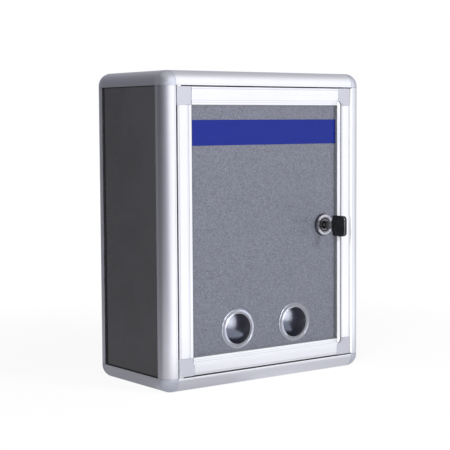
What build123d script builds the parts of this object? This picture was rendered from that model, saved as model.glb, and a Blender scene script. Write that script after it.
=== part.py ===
from build123d import *
import math
import os

# Wall-mounted ballot box with an aluminium frame and a framed front door.
# Millimetres. X runs to the right as seen from the front, the front faces -Y and Z is up.
# The origin is under the middle of the whole object, on the surface that it stands on.

# Case
CASE_WIDTH = 243.0
CASE_DEPTH = 122.0
CASE_HEIGHT = 300.0
FRAME_FACE = 14.0
EDGE_RADIUS = 12.5
WALL = 1.4
SKIN = 1.5
SEAM = 0.15

# Sheet panels of the case and their slots
PANEL_THICKNESS = 3.0
PANEL_RECESS = 2.0
PANEL_PLAY = 0.2
SLOT_DEPTH = 5.0
BAR_EDGE_RADIUS = 0.8
CASE_LINE_INSET = 2.0
CASE_LINE_WIDTH = 0.3
CASE_LINE_DEPTH = 0.25

# Black seals that lie on the sheets along the bars
SEAL_WIDTH = 0.8
SEAL_REAR_WIDTH = 2.2
SEAL_THICKNESS = 0.8
DOOR_SEAL_WIDTH = 1.0
DOOR_SEAL_THICKNESS = 0.6
STRIP_SEAL_WIDTH = 0.3
STRIP_SEAL_THICKNESS = 2.9

# Lip behind the door, which is also the keeper for the cam
STOP_DEPTH = 9.2
STOP_REACH = 4.5
STOP_CLEARANCE = 0.2

# Corner pieces
LEG_LENGTH = 15.0
LEG_FIT = 0.15

# Posting slot in the top panel
POST_SLOT_LENGTH = 150.0
POST_SLOT_WIDTH = 10.0

# Wall screw holes in the back panel
SCREW_HOLE_RADIUS = 2.5
SCREW_SPACING_X = 160.0
SCREW_SPACING_Z = 220.0

# Door
DOOR_SIDE_GAP = 1.5
DOOR_END_GAP = 1.0
DOOR_RECESS = 0.5
DOOR_THICKNESS = 8.2
DOOR_LIP = 2.0
DOOR_BACK_WALL = 2.0
STILE_WIDTH = 16.0
DOOR_RAIL_WIDTH = 17.0
DOOR_SLOT_FLOOR = 10.5
DOOR_SEAM = 0.1
DOOR_EDGE_RADIUS = 0.8
BEAD_RADIUS = 0.6
HINGE_RELIEF = 2.0
FACE_LINE_PLACE = 1.4
FACE_LINE_WIDTH = 0.3
FACE_LINE_DEPTH = 0.3
BEAD_GROOVE_PLACE = 10.3
BEAD_GROOVE_WIDTH = 2.3
BEAD_GROOVE_DEPTH = 0.4
RAIL_GROOVE_PLACE = 5.3
RAIL_GROOVE_WIDTH = 2.1
RAIL_GROOVE_DEPTH = 0.15
BLOCK_LEG_LENGTH = 18.0
BLOCK_STEP = 1.0
BLOCK_TONGUE = 1.4

# Hinge pins and washers
PIN_RADIUS = 1.5
PIN_CLEARANCE = 0.05
PIN_EDGE = 3.2
PIN_DEPTH = 3.0
PIN_IN_DOOR = 9.5
PIN_IN_FRAME = 4.0
PIN_END_PLAY = 0.3
WASHER_RADIUS = 2.7
WASHER_THICKNESS = 0.8

# Coloured band on the door panel, below the door's top bar
BAND_DROP = 13.9
BAND_HEIGHT = 24.0
BAND_THICKNESS = 0.3
BAND_MARGIN = 0.1

# Pull strip beside the lock stile
STRIP_SET = 2.0
STRIP_THICKNESS = 1.5
STRIP_REACH = 5.1
STRIP_OVERRUN = 4.5
STRIP_CORNER = 5.0
STRIP_FOOT_THICKNESS = 1.2
STRIP_PLAY = 0.1

# Windows above the door's bottom bar
WINDOW_SPACING = 70.0
WINDOW_CENTRE_X = -2.0
WINDOW_GAP = 2.7
LENS_RADIUS = 19.5
LENS_FLANGE = 1.7
LENS_RIM_RADIUS = 0.9
LENS_COLLAR_RADIUS = 15.2
LENS_WALL = 1.4
LENS_DOME_START = 14.6
LENS_DOME_RISE = 3.9
LENS_COLLAR_BEHIND = 4.5
LENS_FIT = 0.4
RING_RADIUS = 18.5
RING_FIT = 0.15
RING_THICKNESS = 3.5
RING_CHAMFER = 0.8

# Cam lock, placed from the door's free edge and the middle of the case's height
LOCK_EDGE = 34.2
LOCK_DROP = 1.1
FLANGE_RADIUS = 11.3
FLANGE_FRONT_RADIUS = 10.5
FLANGE_EDGE = 0.8
FLANGE_HEIGHT = 3.0
FACE_BORE_RADIUS = 7.9
FACE_BORE_DEPTH = 1.4
FLANGE_NOTCH_ANGLES = [130.0, 172.0, 188.0]
FLANGE_NOTCH_WIDTH = 0.8
FLANGE_NOTCH_DEPTH = 0.5
BARREL_RADIUS = 9.0
BARREL_FLATS = 16.0
BARREL_BEHIND = 12.5
BARREL_FIT = 0.2
THREAD_START = 1.5
THREAD_PITCH = 1.25
THREAD_DEPTH = 0.45
PLUG_BORE_RADIUS = 6.05
PLUG_CLEARANCE = 0.05
PLUG_HEAD_RADIUS = 7.8
PLUG_HEAD_THICKNESS = 0.95
PLUG_SQUARE = 8.0
NUT_ACROSS = 24.0
NUT_THICKNESS = 3.5
NUT_CHAMFER = 0.6

# Cam
CAM_THICKNESS = 2.0
CAM_WIDTH = 14.0
CAM_HOLD = 4.2
CAM_KEEPER_GAP = 0.3
CAM_GAP = 0.1
CAM_CRANK_START = 10.5
CAM_CRANK_RUN = 5.5
CAM_TIP_RADIUS = 4.0

# Cam screw
SCREW_RADIUS = 2.0
SCREW_LENGTH = 4.5
SCREW_FIT = 0.05
SCREW_HEAD_RADIUS = 4.5
SCREW_HEAD_HEIGHT = 2.2
SCREW_HEAD_ROUND = 0.8
SCREW_CROSS_LENGTH = 5.0
SCREW_CROSS_WIDTH = 1.0
SCREW_CROSS_DEPTH = 1.2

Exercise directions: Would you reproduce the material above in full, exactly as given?

Answer to the problem:
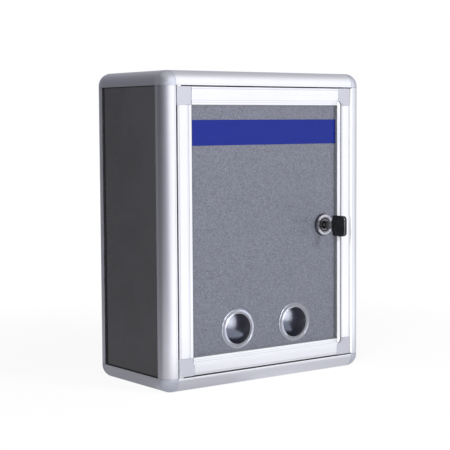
What build123d script builds the parts of this object? This picture was rendered from that model, saved as model.glb, and a Blender scene script. Write that script after it.
=== part.py ===
from build123d import *
import math
import os

# Wall-mounted ballot box with an aluminium frame and a framed front door.
# Millimetres. X runs to the right as seen from the front, the front faces -Y and Z is up.
# The origin is under the middle of the whole object, on the surface that it stands on.

# Case
CASE_WIDTH = 243.0
CASE_DEPTH = 122.0
CASE_HEIGHT = 300.0
FRAME_FACE = 14.0
EDGE_RADIUS = 12.5
WALL = 1.4
SKIN = 1.5
SEAM = 0.15

# Sheet panels of the case and their slots
PANEL_THICKNESS = 3.0
PANEL_RECESS = 2.0
PANEL_PLAY = 0.2
SLOT_DEPTH = 5.0
BAR_EDGE_RADIUS = 0.8
CASE_LINE_INSET = 2.0
CASE_LINE_WIDTH = 0.3
CASE_LINE_DEPTH = 0.25

# Black seals that lie on the sheets along the bars
SEAL_WIDTH = 0.8
SEAL_REAR_WIDTH = 2.2
SEAL_THICKNESS = 0.8
DOOR_SEAL_WIDTH = 1.0
DOOR_SEAL_THICKNESS = 0.6
STRIP_SEAL_WIDTH = 0.3
STRIP_SEAL_THICKNESS = 2.9

# Lip behind the door, which is also the keeper for the cam
STOP_DEPTH = 9.2
STOP_REACH = 4.5
STOP_CLEARANCE = 0.2

# Corner pieces
LEG_LENGTH = 15.0
LEG_FIT = 0.15

# Posting slot in the top panel
POST_SLOT_LENGTH = 150.0
POST_SLOT_WIDTH = 10.0

# Wall screw holes in the back panel
SCREW_HOLE_RADIUS = 2.5
SCREW_SPACING_X = 160.0
SCREW_SPACING_Z = 220.0

# Door
DOOR_SIDE_GAP = 1.5
DOOR_END_GAP = 1.0
DOOR_RECESS = 0.5
DOOR_THICKNESS = 8.2
DOOR_LIP = 2.0
DOOR_BACK_WALL = 2.0
STILE_WIDTH = 16.0
DOOR_RAIL_WIDTH = 17.0
DOOR_SLOT_FLOOR = 10.5
DOOR_SEAM = 0.1
DOOR_EDGE_RADIUS = 0.8
BEAD_RADIUS = 0.6
HINGE_RELIEF = 2.0
FACE_LINE_PLACE = 1.4
FACE_LINE_WIDTH = 0.3
FACE_LINE_DEPTH = 0.3
BEAD_GROOVE_PLACE = 10.3
BEAD_GROOVE_WIDTH = 2.3
BEAD_GROOVE_DEPTH = 0.4
RAIL_GROOVE_PLACE = 5.3
RAIL_GROOVE_WIDTH = 2.1
RAIL_GROOVE_DEPTH = 0.15
BLOCK_LEG_LENGTH = 18.0
BLOCK_STEP = 1.0
BLOCK_TONGUE = 1.4

# Hinge pins and washers
PIN_RADIUS = 1.5
PIN_CLEARANCE = 0.05
PIN_EDGE = 3.2
PIN_DEPTH = 3.0
PIN_IN_DOOR = 9.5
PIN_IN_FRAME = 4.0
PIN_END_PLAY = 0.3
WASHER_RADIUS = 2.7
WASHER_THICKNESS = 0.8

# Coloured band on the door panel, below the door's top bar
BAND_DROP = 13.9
BAND_HEIGHT = 24.0
BAND_THICKNESS = 0.3
BAND_MARGIN = 0.1

# Pull strip beside the lock stile
STRIP_SET = 2.0
STRIP_THICKNESS = 1.5
STRIP_REACH = 5.1
STRIP_OVERRUN = 4.5
STRIP_CORNER = 5.0
STRIP_FOOT_THICKNESS = 1.2
STRIP_PLAY = 0.1

# Windows above the door's bottom bar
WINDOW_SPACING = 70.0
WINDOW_CENTRE_X = -2.0
WINDOW_GAP = 2.7
LENS_RADIUS = 19.5
LENS_FLANGE = 1.7
LENS_RIM_RADIUS = 0.9
LENS_COLLAR_RADIUS = 15.2
LENS_WALL = 1.4
LENS_DOME_START = 14.6
LENS_DOME_RISE = 3.9
LENS_COLLAR_BEHIND = 4.5
LENS_FIT = 0.4
RING_RADIUS = 18.5
RING_FIT = 0.15
RING_THICKNESS = 3.5
RING_CHAMFER = 0.8

# Cam lock, placed from the door's free edge and the middle of the case's height
LOCK_EDGE = 34.2
LOCK_DROP = 1.1
FLANGE_RADIUS = 11.3
FLANGE_FRONT_RADIUS = 10.5
FLANGE_EDGE = 0.8
FLANGE_HEIGHT = 3.0
FACE_BORE_RADIUS = 7.9
FACE_BORE_DEPTH = 1.4
FLANGE_NOTCH_ANGLES = [130.0, 172.0, 188.0]
FLANGE_NOTCH_WIDTH = 0.8
FLANGE_NOTCH_DEPTH = 0.5
BARREL_RADIUS = 9.0
BARREL_FLATS = 16.0
BARREL_BEHIND = 12.5
BARREL_FIT = 0.2
THREAD_START = 1.5
THREAD_PITCH = 1.25
THREAD_DEPTH = 0.45
PLUG_BORE_RADIUS = 6.05
PLUG_CLEARANCE = 0.05
PLUG_HEAD_RADIUS = 7.8
PLUG_HEAD_THICKNESS = 0.95
PLUG_SQUARE = 8.0
NUT_ACROSS = 24.0
NUT_THICKNESS = 3.5
NUT_CHAMFER = 0.6

# Cam
CAM_THICKNESS = 2.0
CAM_WIDTH = 14.0
CAM_HOLD = 4.2
CAM_KEEPER_GAP = 0.3
CAM_GAP = 0.1
CAM_CRANK_START = 10.5
CAM_CRANK_RUN = 5.5
CAM_TIP_RADIUS = 4.0

# Cam screw
SCREW_RADIUS = 2.0
SCREW_LENGTH = 4.5
SCREW_FIT = 0.05
SCREW_HEAD_RADIUS = 4.5
SCREW_HEAD_HEIGHT = 2.2
SCREW_HEAD_ROUND = 0.8
SCREW_CROSS_LENGTH = 5.0
SCREW_CROSS_WIDTH = 1.0
SCREW_CROSS_DEPTH = 1.2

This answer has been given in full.